Felizmente, apesar de todo o cerco, rompantes e aspirações fascistoides dos bolsopatas na Praça dos Três Poderes no último dia 7, o Senado, a Câmara Federal nem o STF foram fechados. Nem haverão de ser. A nossa ainda jovem democracia há de resistir a esses fanáticos e maus-caracteres que apregoam a volta da ditadura militar. O verdadeiro Brasil voltará aos trilhos nas eleições de 2022.
As duas moças saíram de mansinho em direção ao suposto gato. Observei ainda que Bruna fascistinha, de pernas benfeitas e saia verde-amarelo, usava um par de botas pretas de cano comprido que mais pareciam coturnos.

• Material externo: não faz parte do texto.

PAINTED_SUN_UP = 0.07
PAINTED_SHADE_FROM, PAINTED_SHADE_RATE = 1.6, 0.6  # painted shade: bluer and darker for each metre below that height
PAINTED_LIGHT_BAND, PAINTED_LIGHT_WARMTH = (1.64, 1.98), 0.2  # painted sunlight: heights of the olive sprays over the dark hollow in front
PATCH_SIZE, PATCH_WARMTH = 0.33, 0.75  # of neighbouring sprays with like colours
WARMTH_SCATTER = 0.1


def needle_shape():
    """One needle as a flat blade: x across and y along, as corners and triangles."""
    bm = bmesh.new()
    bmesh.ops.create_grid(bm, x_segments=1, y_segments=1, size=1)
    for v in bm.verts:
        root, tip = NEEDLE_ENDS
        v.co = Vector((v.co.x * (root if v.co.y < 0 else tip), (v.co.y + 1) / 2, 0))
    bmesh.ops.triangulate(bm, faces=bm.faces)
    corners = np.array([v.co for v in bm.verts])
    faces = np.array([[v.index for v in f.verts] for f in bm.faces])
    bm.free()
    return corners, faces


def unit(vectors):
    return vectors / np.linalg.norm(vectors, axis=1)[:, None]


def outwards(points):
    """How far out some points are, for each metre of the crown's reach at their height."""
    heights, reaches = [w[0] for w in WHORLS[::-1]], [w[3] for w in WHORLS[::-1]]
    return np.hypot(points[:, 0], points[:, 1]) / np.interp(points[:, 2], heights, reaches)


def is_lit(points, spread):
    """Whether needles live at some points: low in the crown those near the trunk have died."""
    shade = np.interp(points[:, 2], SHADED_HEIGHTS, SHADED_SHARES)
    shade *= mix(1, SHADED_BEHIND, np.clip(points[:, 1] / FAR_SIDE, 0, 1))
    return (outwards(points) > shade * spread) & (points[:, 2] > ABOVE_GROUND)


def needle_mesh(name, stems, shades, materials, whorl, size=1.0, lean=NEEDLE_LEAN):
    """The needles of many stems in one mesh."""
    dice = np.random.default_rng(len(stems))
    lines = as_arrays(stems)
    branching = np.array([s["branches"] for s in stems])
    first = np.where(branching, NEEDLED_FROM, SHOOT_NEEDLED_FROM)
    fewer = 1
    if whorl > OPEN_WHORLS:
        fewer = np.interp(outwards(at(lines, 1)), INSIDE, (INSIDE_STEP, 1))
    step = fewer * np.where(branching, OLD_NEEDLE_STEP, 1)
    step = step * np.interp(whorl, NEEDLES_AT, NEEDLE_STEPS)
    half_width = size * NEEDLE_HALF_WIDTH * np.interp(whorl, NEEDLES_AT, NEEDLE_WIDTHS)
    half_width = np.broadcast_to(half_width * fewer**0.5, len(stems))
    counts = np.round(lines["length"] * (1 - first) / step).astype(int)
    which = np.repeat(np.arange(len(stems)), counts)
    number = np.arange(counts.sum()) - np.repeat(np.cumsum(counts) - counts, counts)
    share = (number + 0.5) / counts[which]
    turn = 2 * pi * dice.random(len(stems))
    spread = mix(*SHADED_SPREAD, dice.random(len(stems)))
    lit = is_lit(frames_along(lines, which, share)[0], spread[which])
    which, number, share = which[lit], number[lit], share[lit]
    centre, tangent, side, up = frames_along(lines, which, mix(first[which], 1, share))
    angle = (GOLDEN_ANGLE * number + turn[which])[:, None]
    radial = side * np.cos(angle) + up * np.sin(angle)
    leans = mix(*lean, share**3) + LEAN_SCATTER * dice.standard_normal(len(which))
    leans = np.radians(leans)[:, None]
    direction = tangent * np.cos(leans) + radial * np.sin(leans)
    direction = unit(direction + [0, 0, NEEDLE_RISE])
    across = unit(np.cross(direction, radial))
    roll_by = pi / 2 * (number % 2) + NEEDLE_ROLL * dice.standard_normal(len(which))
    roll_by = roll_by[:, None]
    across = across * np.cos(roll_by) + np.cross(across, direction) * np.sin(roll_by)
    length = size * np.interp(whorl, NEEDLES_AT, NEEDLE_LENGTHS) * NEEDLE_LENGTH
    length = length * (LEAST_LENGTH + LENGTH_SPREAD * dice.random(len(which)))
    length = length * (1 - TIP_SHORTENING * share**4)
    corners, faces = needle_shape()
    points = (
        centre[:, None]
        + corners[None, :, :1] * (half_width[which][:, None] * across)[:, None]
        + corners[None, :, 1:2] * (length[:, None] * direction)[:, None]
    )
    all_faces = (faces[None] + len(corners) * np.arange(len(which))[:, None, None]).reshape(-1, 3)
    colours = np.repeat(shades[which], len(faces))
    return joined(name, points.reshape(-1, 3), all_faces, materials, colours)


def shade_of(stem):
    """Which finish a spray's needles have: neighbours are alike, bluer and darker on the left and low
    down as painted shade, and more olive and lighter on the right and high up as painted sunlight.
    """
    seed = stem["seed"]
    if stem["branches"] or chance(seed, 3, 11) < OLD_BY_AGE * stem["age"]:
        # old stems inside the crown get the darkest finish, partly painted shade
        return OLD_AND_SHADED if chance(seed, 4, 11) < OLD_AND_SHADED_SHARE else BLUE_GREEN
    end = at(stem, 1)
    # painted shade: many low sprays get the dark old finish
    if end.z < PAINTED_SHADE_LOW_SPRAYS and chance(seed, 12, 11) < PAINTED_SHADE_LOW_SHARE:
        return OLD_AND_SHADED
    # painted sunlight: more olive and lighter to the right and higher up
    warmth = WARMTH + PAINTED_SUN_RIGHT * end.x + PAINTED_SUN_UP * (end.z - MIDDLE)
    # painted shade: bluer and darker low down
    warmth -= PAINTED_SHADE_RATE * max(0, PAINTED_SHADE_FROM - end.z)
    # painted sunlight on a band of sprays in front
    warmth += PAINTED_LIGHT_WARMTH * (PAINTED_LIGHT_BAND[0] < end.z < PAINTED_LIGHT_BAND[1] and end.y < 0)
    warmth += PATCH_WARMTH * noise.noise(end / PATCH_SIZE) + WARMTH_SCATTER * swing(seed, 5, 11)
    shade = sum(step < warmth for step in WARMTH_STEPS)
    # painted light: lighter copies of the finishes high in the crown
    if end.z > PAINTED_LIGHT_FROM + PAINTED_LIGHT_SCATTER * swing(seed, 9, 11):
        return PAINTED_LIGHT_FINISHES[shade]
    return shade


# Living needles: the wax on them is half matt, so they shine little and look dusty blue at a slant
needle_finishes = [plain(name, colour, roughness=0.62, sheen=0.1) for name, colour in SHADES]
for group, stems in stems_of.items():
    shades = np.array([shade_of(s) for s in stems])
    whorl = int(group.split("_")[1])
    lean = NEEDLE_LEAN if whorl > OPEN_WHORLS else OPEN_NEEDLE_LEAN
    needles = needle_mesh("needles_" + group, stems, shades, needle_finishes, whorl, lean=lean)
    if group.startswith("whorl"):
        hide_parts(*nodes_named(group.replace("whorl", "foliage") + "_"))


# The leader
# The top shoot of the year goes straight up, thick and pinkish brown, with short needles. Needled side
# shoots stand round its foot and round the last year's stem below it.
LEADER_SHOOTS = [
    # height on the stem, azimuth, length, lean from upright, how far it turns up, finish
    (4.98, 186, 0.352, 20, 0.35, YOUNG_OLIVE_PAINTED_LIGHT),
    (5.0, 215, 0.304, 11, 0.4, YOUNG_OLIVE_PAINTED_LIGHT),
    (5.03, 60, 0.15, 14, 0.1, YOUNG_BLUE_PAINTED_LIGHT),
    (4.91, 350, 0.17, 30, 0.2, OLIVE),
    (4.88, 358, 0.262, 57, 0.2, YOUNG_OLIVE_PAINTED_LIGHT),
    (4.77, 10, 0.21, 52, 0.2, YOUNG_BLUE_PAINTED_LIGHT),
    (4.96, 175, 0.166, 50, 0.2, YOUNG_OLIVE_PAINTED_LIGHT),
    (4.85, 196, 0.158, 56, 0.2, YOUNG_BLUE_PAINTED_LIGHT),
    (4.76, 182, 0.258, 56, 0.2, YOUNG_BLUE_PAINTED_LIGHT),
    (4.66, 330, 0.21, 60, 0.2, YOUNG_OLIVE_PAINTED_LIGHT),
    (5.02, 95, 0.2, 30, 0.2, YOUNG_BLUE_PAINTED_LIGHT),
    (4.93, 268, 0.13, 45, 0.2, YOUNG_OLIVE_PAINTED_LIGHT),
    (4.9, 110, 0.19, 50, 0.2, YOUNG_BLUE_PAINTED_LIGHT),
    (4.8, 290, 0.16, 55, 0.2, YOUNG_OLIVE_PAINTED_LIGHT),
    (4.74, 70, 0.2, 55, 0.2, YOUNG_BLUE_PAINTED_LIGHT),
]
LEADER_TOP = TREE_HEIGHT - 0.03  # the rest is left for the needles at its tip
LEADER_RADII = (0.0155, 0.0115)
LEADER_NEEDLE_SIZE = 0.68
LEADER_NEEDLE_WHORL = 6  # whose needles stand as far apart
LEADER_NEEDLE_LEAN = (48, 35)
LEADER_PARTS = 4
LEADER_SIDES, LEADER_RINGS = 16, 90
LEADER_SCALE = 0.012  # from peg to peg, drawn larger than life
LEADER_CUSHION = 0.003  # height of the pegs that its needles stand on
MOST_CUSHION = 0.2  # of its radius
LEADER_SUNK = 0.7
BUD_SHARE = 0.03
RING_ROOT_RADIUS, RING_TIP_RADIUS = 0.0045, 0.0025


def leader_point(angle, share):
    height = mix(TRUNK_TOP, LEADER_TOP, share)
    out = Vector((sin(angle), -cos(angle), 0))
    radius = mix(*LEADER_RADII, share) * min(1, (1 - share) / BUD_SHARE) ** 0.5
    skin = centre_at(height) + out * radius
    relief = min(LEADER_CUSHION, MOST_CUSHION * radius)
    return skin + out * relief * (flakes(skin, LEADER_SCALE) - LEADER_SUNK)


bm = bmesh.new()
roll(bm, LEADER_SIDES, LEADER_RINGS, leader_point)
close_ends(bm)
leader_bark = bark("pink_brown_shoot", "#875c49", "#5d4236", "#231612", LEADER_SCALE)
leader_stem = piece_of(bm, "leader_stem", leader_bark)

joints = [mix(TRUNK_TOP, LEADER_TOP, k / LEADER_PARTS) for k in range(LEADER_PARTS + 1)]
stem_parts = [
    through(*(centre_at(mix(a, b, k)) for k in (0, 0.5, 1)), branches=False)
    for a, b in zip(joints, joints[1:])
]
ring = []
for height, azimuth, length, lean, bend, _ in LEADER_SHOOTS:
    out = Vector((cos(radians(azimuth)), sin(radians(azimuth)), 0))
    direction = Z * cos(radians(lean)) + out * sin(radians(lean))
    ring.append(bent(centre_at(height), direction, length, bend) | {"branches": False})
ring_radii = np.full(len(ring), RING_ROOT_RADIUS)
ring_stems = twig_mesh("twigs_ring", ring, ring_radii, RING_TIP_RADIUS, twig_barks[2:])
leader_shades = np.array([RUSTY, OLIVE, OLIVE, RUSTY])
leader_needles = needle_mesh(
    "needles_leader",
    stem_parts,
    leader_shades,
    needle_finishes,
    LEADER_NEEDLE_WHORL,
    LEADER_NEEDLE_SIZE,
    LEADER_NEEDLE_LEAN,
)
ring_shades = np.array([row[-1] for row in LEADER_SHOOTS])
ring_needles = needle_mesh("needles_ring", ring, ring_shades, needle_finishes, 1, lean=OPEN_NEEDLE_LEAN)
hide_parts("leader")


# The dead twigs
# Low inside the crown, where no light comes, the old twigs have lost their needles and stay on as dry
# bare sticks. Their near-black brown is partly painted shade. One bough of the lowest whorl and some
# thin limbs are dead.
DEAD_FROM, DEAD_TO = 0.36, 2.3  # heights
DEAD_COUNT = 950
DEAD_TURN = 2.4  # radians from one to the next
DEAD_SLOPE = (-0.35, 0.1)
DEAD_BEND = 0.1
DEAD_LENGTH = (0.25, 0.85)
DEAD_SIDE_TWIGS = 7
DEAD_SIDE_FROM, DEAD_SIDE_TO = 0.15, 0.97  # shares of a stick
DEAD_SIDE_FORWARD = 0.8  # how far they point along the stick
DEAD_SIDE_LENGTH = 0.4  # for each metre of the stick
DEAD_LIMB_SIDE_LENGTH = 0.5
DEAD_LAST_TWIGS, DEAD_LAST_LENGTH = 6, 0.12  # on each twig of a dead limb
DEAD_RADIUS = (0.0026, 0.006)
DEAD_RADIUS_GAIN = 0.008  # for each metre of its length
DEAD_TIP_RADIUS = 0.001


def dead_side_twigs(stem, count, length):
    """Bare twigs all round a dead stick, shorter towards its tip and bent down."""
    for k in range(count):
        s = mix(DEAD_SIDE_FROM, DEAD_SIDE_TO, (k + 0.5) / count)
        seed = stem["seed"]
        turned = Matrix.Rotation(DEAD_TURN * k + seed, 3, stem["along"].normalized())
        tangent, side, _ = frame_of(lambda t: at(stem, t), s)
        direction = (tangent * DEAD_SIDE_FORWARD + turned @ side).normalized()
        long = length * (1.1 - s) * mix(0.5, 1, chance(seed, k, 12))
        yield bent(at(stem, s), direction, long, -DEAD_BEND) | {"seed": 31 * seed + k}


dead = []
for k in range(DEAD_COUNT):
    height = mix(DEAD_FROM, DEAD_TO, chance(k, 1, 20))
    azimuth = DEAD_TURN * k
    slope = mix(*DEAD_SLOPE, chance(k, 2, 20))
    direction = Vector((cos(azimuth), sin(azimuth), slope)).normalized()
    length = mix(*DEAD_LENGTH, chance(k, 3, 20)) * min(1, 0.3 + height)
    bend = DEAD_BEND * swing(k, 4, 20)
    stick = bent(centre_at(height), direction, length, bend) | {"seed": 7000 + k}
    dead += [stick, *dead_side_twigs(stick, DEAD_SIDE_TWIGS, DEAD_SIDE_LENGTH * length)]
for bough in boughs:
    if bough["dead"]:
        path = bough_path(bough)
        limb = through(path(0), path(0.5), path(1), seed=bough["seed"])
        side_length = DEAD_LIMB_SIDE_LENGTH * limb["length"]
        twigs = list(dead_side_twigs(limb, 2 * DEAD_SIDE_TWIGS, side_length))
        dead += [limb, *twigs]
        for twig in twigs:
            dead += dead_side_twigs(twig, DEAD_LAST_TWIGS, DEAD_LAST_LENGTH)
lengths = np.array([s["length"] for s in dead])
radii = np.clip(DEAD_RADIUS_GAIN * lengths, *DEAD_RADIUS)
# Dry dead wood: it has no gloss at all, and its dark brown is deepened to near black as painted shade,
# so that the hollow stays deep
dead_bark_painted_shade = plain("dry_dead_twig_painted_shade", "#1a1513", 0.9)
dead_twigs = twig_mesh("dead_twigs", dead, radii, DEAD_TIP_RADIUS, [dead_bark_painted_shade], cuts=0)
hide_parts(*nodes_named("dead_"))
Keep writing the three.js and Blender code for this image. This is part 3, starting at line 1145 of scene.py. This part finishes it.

Enfim, após várias tentativas, a moto pegou, e eu segui viagem. Penso agora que esta crônica poderia ser unicamente sobre os seis abençoados anos do meu relacionamento com a minha adorável noiva Natália Maia. Entretanto, como vocês viram, surgiu essa Bruna fascistinha no meio do caminho e roubou a cena e o tema. Chamemos a isso de acidente de percurso. Forte abraço e até a próxima.